Nephron sparing surgery (NSS) is currently the gold standard method to treat small renal masses [29]. Preserving as much residual nephron as possible is also important in complex renal masses, as patient quality of life after surgery is closely related to postoperative renal function recovery. However, ensuring the integrity of tumor resection is also necessary, resulting in the “trifecta” concept. Studies indicate that the TRIFECTA completion rate decreases with a higher tumor score, making it challenging to strike a balance between nephron preservation and complete tumor removal. Nevertheless, RAPN demonstrates a higher completion rate than OPN in most score groups [17], and robot-assisted partial nephrectomy is expected to overcome this challenge over time. Additionally, WIT can also affect renal function. The study by Patel et al. in solitary kidney partial nephrectomy, each minute of WIT was found to be associated with a 6% increased risk of acute renal failure, a 7% increased risk of acute-onset end-stage renal disease (ESRD), and a 4% increased risk of new-onset ESRD while controlling for preoperative renal function, tumor size, and surgical approach [30]. The available data presented in this article demonstrate that there is no statistically significant difference in postoperative renal function between OPN and RAPN under similar warm ischemia conditions, which is consistent with the conclusion of Xia et al. [31]. Furthermore, the same PSM was not statistically significant. However, we still need more data to support those conclusions.
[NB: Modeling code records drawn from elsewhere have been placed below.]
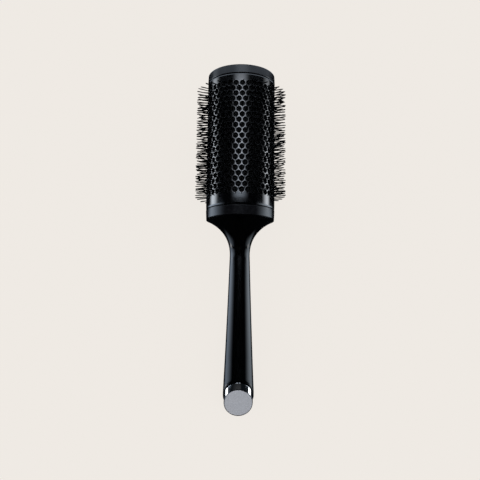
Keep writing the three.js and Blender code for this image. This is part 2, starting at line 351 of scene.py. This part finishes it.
def soft_touch():
    """Satin soft-touch layer: a fine even grain, with faint broad changes where hands have polished it."""
    nodes = Nodes("soft_touch")
    nodes.set(IOR=1.45)
    nodes.colour(nodes.noise(size_mm=9, detail=3), (0.0001, 0.0001, 0.00015), (0.0004, 0.0004, 0.0005))
    nodes.roughness(nodes.noise(size_mm=14, detail=4), 0.09, 0.12)
    nodes.bump(nodes.noise(size_mm=0.22, detail=2), depth_mm=0.004, strength=0.3)
    return nodes.material


def band_plastic():
    """The end rings' matte moulding, a little rougher and greyer than the handle."""
    nodes = Nodes("band_plastic")
    nodes.set(IOR=1.5, Specular_IOR_Level=0.38)
    nodes.colour(nodes.noise(size_mm=3, detail=4), (0.002, 0.0022, 0.003), (0.005, 0.0053, 0.0065))
    nodes.roughness(nodes.noise(size_mm=5, detail=3), 0.115, 0.155)
    nodes.bump(nodes.noise(size_mm=0.3, detail=2), depth_mm=0.006, strength=0.35)
    return nodes.material


def nylon():
    """Black nylon filament, with the die's faint streaks."""
    nodes = Nodes("nylon")
    nodes.set(IOR=1.53, Specular_IOR_Level=0.12)
    nodes.colour(nodes.noise(size_mm=1.2, detail=2), (0.0003, 0.0003, 0.0003), (0.0015, 0.0015, 0.0016))
    nodes.roughness(nodes.noise(size_mm=0.6, detail=2), 0.52, 0.66)
    nodes.bump(nodes.noise(size_mm=0.15, detail=2), depth_mm=0.01, strength=0.4)
    return nodes.material


def inner_plastic():
    """Plain black moulding, out of sight."""
    nodes = Nodes("inner_plastic")
    nodes.colour(nodes.noise(size_mm=4, detail=3), (0.006, 0.006, 0.007), (0.014, 0.014, 0.015))
    nodes.roughness(nodes.noise(size_mm=3, detail=3), 0.5, 0.65)
    nodes.bump(nodes.noise(size_mm=0.4, detail=2), depth_mm=0.02, strength=0.5)
    return nodes.material


def plated_steel():
    """Zinc-plated steel, drawn lengthwise."""
    nodes = Nodes("plated_steel")
    nodes.set(Metallic=1.0)
    nodes.colour(nodes.noise(size_mm=2, detail=4), (0.36, 0.37, 0.38), (0.5, 0.51, 0.53))
    nodes.roughness(nodes.noise(size_mm=1.5, detail=3), 0.28, 0.42)
    drawn = nodes.noise(size_mm=0.3, detail=3, stretch=(1, 0.1, 1))
    nodes.bump(drawn, depth_mm=0.01, strength=0.4)
    return nodes.material


def chrome():
    """Mirror chrome with the faintest haze of handling."""
    nodes = Nodes("chrome")
    nodes.set(Metallic=1.0)
    nodes.colour(nodes.noise(size_mm=3, detail=3), (0.74, 0.75, 0.76), (0.8, 0.81, 0.82))
    nodes.roughness(nodes.noise(size_mm=2.5, detail=5), 0.035, 0.08)
    nodes.bump(nodes.noise(size_mm=2, detail=2), depth_mm=0.003, strength=0.3)
    return nodes.material


def satin_metal():
    """Bead-blasted silver: a fine even sparkle, and cloudy changes of roughness."""
    nodes = Nodes("satin_metal")
    nodes.set(Metallic=0.5)
    nodes.colour(nodes.noise(size_mm=0.7, detail=4), (0.5, 0.53, 0.595), (0.8, 0.83, 0.91))
    nodes.roughness(nodes.noise(size_mm=2.5, detail=3), 0.44, 0.52)
    nodes.bump(nodes.noise(size_mm=0.25, detail=2), depth_mm=0.012, strength=0.6)
    return nodes.material


def floor_paper():
    """Plain pale paper, lit so evenly that the brush's shadow is only faint."""
    nodes = Nodes("floor_paper")
    nodes.set(Specular_IOR_Level=0.0, Emission_Strength=FLOOR_GLOW, Emission_Color=(*FLOOR_COLOUR, 1))
    lit = [c * (1 - FLOOR_GLOW) for c in FLOOR_COLOUR]
    dark, light = [c * (1 - FLOOR_MOTTLE) for c in lit], [c * (1 + FLOOR_MOTTLE) for c in lit]
    nodes.colour(nodes.noise(size_mm=300, detail=2), dark, light)
    nodes.roughness(nodes.noise(size_mm=40, detail=2), 0.9, 1.0)
    return nodes.material


# ---------------------------------------------------------------- barrel

def on_wall(angle, height, radius):
    return (radius * math.sin(angle), -radius * math.cos(angle), height)


def row_height(row):
    return FIRST_ROW + row * ROW_PITCH


def vent_angle(row, column):
    """Vent places round the barrel, clockwise from its upper side. Every second row is set over by half
    a column. Rows are counted from the collar, and the row next to the tip has no shift."""
    shift = 0.5 * ((VENT_ROWS - 1 - row) % 2)
    return VENT_PHASE + (column + shift) * COLUMN_STEP


def cell_size():
    """Of the six-sided cell round a vent: half its width, and how far above its centre the upright sides
    and the peak end."""
    lift = COLUMN_PITCH ** 2 / (8 * ROW_PITCH)
    return COLUMN_PITCH / 2, ROW_PITCH / 2 - lift, ROW_PITCH / 2 + lift


def cell_edge():
    """Offsets of the points round a cell. Cells of staggered rows share them, so the wall closes without a
    seam."""
    half, side, peak = cell_size()
    corners = [(half, -side), (half, side), (0, peak), (-half, side), (-half, -side), (0, -peak)]
    edge = []
    for start, end in zip(corners, corners[1:] + corners[:1]):
        for k in range(CELL_SIDE_STEPS):
            t = k / CELL_SIDE_STEPS
            edge.append((start[0] + (end[0] - start[0]) * t, start[1] + (end[1] - start[1]) * t))
    return edge


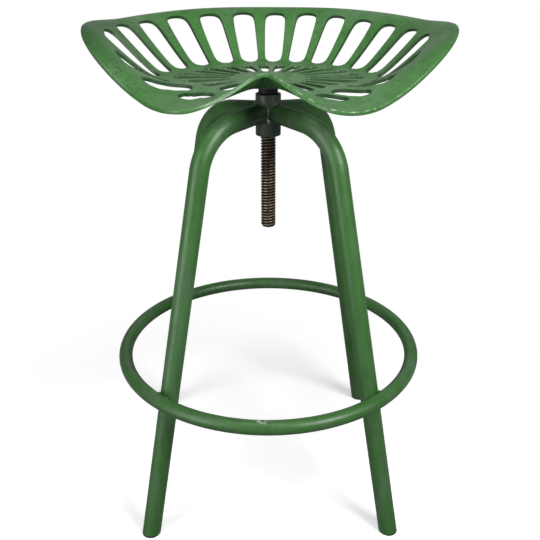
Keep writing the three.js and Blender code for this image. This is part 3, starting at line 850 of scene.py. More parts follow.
def material_once(make):
    """The material of a maker's name, made the first time it is asked for."""
    return bpy.data.materials.get(make.__name__) or make(bpy.context.scene.stool_finish)


# Seat

# Roundness of turned pieces: that of small, middling and large ones
SMALL_STEPS = 48
MIDDLE_STEPS = 64
LARGE_STEPS = 96

# Share of the reach from which a point is on the rim, and up to which an edge is at an inner slot
ON_RIM = 0.995
INNER_SLOT_END = 0.52

# Creases of the cage's edges at the inner and outer slots and at the rim
INNER_CREASE = 0.4
OUTER_CREASE = 0.6
RIM_CREASE = 0.2

# How far the cutters of the screw holes reach below and above the floor, and how round they are
HOLE_BELOW = 0.02
HOLE_ABOVE = 0.01
HOLE_STEPS = 32

PLATE_EDGE = 0.0006
SCREW_EDGE = 0.0003
SCREW_ROUNDING = 0.0002
SOCKET_RADIUS = 0.0023
SOCKET_DEPTH = 0.0018


def pan_cage(form):
    """Grid of the pan's upper face laid on its form, with the slots left out."""
    columns = pan_columns(form)
    points = [column.points() for column in columns]
    count = len(columns)
    maker = bmesh.new()
    layers = maker.verts.layers.float
    for name in ("turn", "share", "glaze", "wear", "soot"):
        layers.new(name)
    bmesh.ops.create_grid(maker, x_segments=count, y_segments=PAN_ROWS, size=1)

    def cell(at, cells):
        return (at + 1) / 2 * cells
    holes = []
    for face in maker.faces:
        middle = face.calc_center_median()
        column, row = int(cell(middle.x, count)), int(cell(middle.y, PAN_ROWS))
        if in_hole(columns[column], columns[(column + 1) % count], row):
            holes.append(face)
    for vert in maker.verts:
        row = round(cell(vert.co.y, PAN_ROWS))
        turn, part = points[round(cell(vert.co.x, count)) % count][row]
        vert[layers["turn"]], vert[layers["share"]] = turn, part
        vert[layers["wear"]] = rim_wear(turn) if row == PAN_ROWS else 0.0
        # Painted shade in the pan's outer corners, the left one more
        vert[layers["soot"]] = corner_soot(turn, part)
        vert.co = form.point(turn, part)
    bmesh.ops.delete(maker, geom=holes, context="FACES")
    bmesh.ops.remove_doubles(maker, verts=maker.verts, dist=ON_PLANE)
    return maker


def crease_cage(maker):
    """Creases the cage's free edges, and marks the points round the slots for the glaze."""
    share_of, glaze_of = (maker.verts.layers.float[name] for name in ("share", "glaze"))
    crease_of = maker.edges.layers.float.new("crease_edge")
    for edge in maker.edges:
        if not edge.is_boundary:
            continue
        most = max(vert[share_of] for vert in edge.verts)
        if most >= ON_RIM:
            edge[crease_of] = RIM_CREASE
            continue
        edge[crease_of] = INNER_CREASE if most < INNER_SLOT_END else OUTER_CREASE
        for vert in edge.verts:
            vert[glaze_of] = 1.0


def thicken_cage(maker, form):
    """Gives the cage its lower face and its walls, and marks the slots' walls."""
    turn_of, share_of, wear_of = (maker.verts.layers.float[name] for name in ("turn", "share", "wear"))
    wall_of = maker.faces.layers.float.new("wall")
    upper = list(maker.faces)
    made = bmesh.ops.extrude_face_region(maker, geom=upper, use_keep_orig=True)["geom"]
    lower = {item for item in made if isinstance(item, bmesh.types.BMFace)}
    # Marks the slots' walls, which the enamel darkens with glaze and painted shade
    for face in set(maker.faces) - set(upper) - lower:
        face[wall_of] = 1.0 if all(vert[share_of] < ON_RIM for vert in face.verts) else 0.0
    for vert in (item for item in made if isinstance(item, bmesh.types.BMVert)):
        depth = form.sizes.rim_thickness if vert[share_of] > ON_RIM else form.sizes.pan_thickness
        vert.co = form.below(vert[turn_of], vert[share_of], depth)
        vert[wear_of] = 0.0
    bmesh.ops.recalc_face_normals(maker, faces=maker.faces)


def move_to_screw(maker, sizes, place):
    x, y = SCREW_PLACES[place]
    bmesh.ops.translate(maker, verts=maker.verts, vec=(x * sizes.screw_spacing, y * sizes.screw_spacing, 0))
    return maker


def screw_hole(sizes, place):
    top, cone = sizes.floor_height, sizes.screw_head - sizes.screw_shank
    hole = turned([
        (0, top - HOLE_BELOW),
        (sizes.screw_shank + SEATING_GAP, top - HOLE_BELOW),
        (sizes.screw_shank + SEATING_GAP, top - cone),
        (sizes.screw_head + SEATING_GAP, top),
        (sizes.screw_head + SEATING_GAP, top + HOLE_ABOVE),
        (0, top + HOLE_ABOVE),
    ], HOLE_STEPS)
    return move_to_screw(hole, sizes, place)


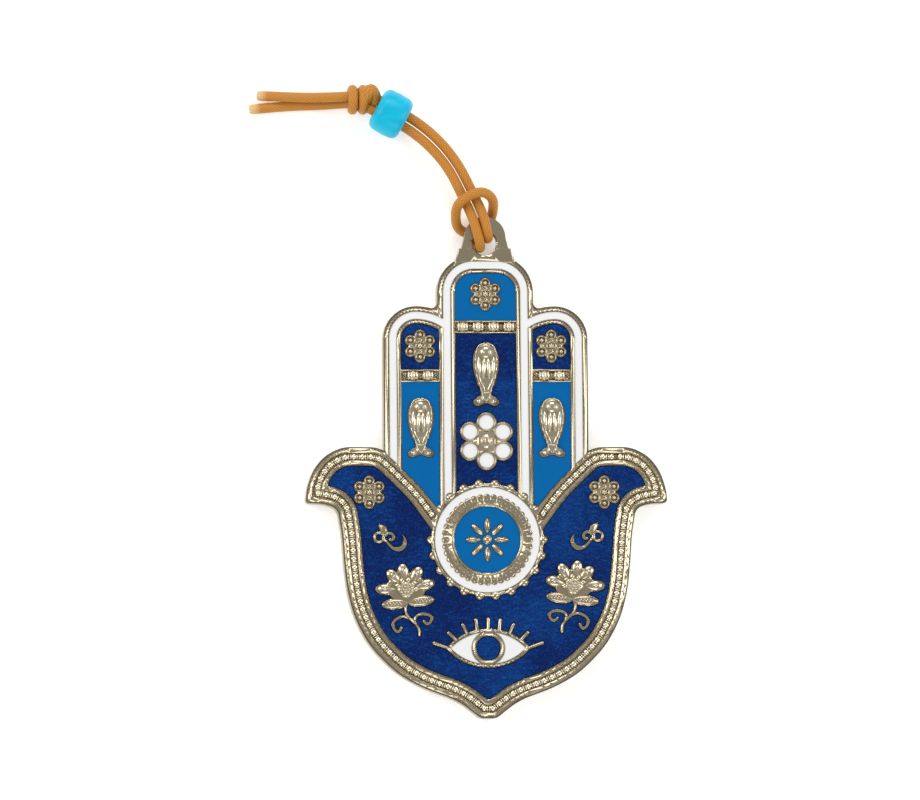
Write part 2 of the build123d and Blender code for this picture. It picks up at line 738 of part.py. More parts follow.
# The bead, a barrel with a wide bore for both strands
bead_centre = on_cord([bead_place])[0]
bead_section_plane = Plane(bead_centre, x_dir=(0, 0, 1), z_dir=Vector(0, 0, 1).cross(Vector(bead_axis)))
with BuildPart() as bead:
    with BuildSketch(bead_section_plane) as bead_section:
        with BuildLine():
            end_radius = bead_end_diameter / 2
            barrel_ends = ((end_radius, -bead_length / 2), (end_radius, bead_length / 2))
            ThreePointArc(barrel_ends[0], (bead_diameter / 2, 0), barrel_ends[1])
            bore_ends = ((bead_bore / 2, bead_length / 2), (bead_bore / 2, -bead_length / 2))
            Polyline(barrel_ends[1], *bore_ends, barrel_ends[0])
        make_face()
        fillet(bead_section.vertices().group_by(Axis.X)[-1], bead_round)
        fillet(bead_section.vertices().group_by(Axis.X)[0], bead_bore_round)
    revolve(axis=Axis(bead_centre, bead_axis))
parts["bead"] = bead.part

os.makedirs("parts", exist_ok=True)
for name, part in parts.items():
    part.label = name
    export_step(part, f"parts/{name}.step")
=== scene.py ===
"""A hamsa hand ornament of cast metal and enamel, with a knotted cord and a glass bead, in a small studio.

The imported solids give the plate, the cells and the bead. This file dresses the plate, fills its cells with
enamel, sets the small raised ornaments on it and lays the braided cord through the eyelet and the bead.
Lengths are in millimetres until they reach a mesh, which is in metres.
"""

from __future__ import annotations

import logging
import math
from contextlib import contextmanager
from dataclasses import dataclass
from enum import Enum
from typing import Callable, Iterable, Iterator, Mapping, Sequence, Union

import bmesh
import bpy
from mathutils import Matrix, Vector

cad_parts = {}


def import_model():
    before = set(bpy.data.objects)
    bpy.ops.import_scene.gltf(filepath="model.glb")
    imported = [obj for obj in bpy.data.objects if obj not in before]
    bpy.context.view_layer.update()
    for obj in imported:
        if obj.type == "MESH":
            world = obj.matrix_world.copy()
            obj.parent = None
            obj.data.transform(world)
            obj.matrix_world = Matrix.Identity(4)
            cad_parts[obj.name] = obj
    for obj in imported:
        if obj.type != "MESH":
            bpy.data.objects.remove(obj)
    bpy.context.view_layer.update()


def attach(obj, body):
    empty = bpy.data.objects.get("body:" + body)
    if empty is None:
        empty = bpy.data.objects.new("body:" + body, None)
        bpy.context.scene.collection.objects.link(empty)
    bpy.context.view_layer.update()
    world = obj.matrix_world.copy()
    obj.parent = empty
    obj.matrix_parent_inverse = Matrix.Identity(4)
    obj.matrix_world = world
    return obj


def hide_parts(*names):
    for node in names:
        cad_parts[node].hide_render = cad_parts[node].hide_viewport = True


log = logging.getLogger("hamsa")

Number = Union["Signal", float]
Point = tuple[float, float, float]
Outline = Sequence[tuple[float, float]]

MEDALLION_Y = -14.575
EYELET_Y = 44.825
FACE_Z = 4.0

# The colour sockets of a Mix node, and what the finishes share: the slant of their streaks is in radians
MIX_FIRST, MIX_SECOND, MIX_RESULT = 6, 7, 2
STREAK_SLANT = 0.7
BEVEL_SAMPLES = 6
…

The present study has some limitations which need to be mentioned for the interpretation of the results. First, the included studies are retrospective with intermediate quality; they may have been affected by selection bias and unmeasurable confounding factors, also, we used two scoring systems for tumor characteristics, which may have introduced bias. Second, some studies included more patients with only one kidney and higher preoperative chronic renal disease (CKD) stage (≥ 3), which had a potential impact on the postoperative renal function. Third, the short follow-up and the absence of standard definition limit the comparison between the surgical methods in terms of functional or oncologic outcomes.

Conclusion

The meta-analysis revealed that while the operation time for OPN is marginally shorter than that of RAPN for complex renal masses, the latter results in superior outcomes in terms of hospital stay, transfusion, overall complications, and major complications. However, there were no significant differences observed in Ischemia time, minor complications, PSM, short-term postoperative eGFR decline, or estimated blood loss between the two groups. Further well-designed randomized controlled trials (RCTs) with larger sample sizes and long-term follow-up are still necessary to validate and update the findings of this study.